Risk management is not a one-person job. Engaging stakeholders, including team members, clients, and other relevant parties, is crucial to effectively managing risks. Stakeholders often have valuable insights into potential risks and can help identify and assess risks that might not be immediately apparent. Open communication and collaboration ensure that everyone knows potential risks and is prepared to respond. Involving stakeholders in the risk management process also helps build buy-in and ensures that all relevant parties support risk mitigation strategies.

  • Continuous Learning and Improvement

Risk management is an ongoing process. As you gain experience and as projects evolve, it is important to continuously learn from past projects and refine your risk management approach.
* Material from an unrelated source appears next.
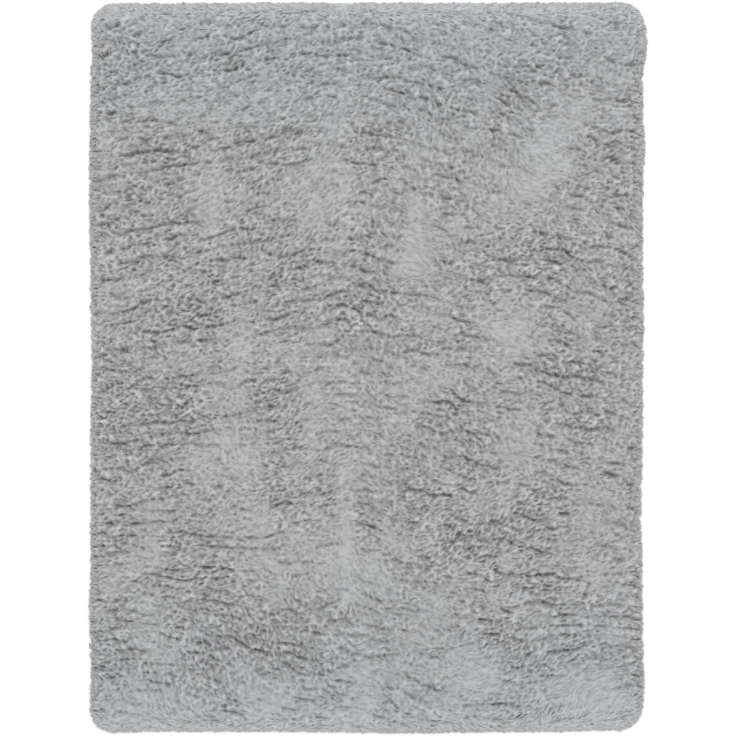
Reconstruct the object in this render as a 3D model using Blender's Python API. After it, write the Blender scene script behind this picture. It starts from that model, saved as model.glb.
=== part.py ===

This might involve conducting post-project reviews to identify lessons learned, updating your risk management processes based on new insights, or staying informed about emerging risks in your industry. By continuously improving your risk management practices, you can stay ahead of potential issues and ensure your frameworks remain effective.

Conclusion

Risk management is a critical aspect of successful project management. By understanding and applying the right risk management frameworks, project managers can proactively address uncertainties, minimize potential issues, and keep their projects on track. Whether managing a small project or a large-scale operation, the principles and practices outlined in this guide will help you navigate risks effectively and achieve your project goals.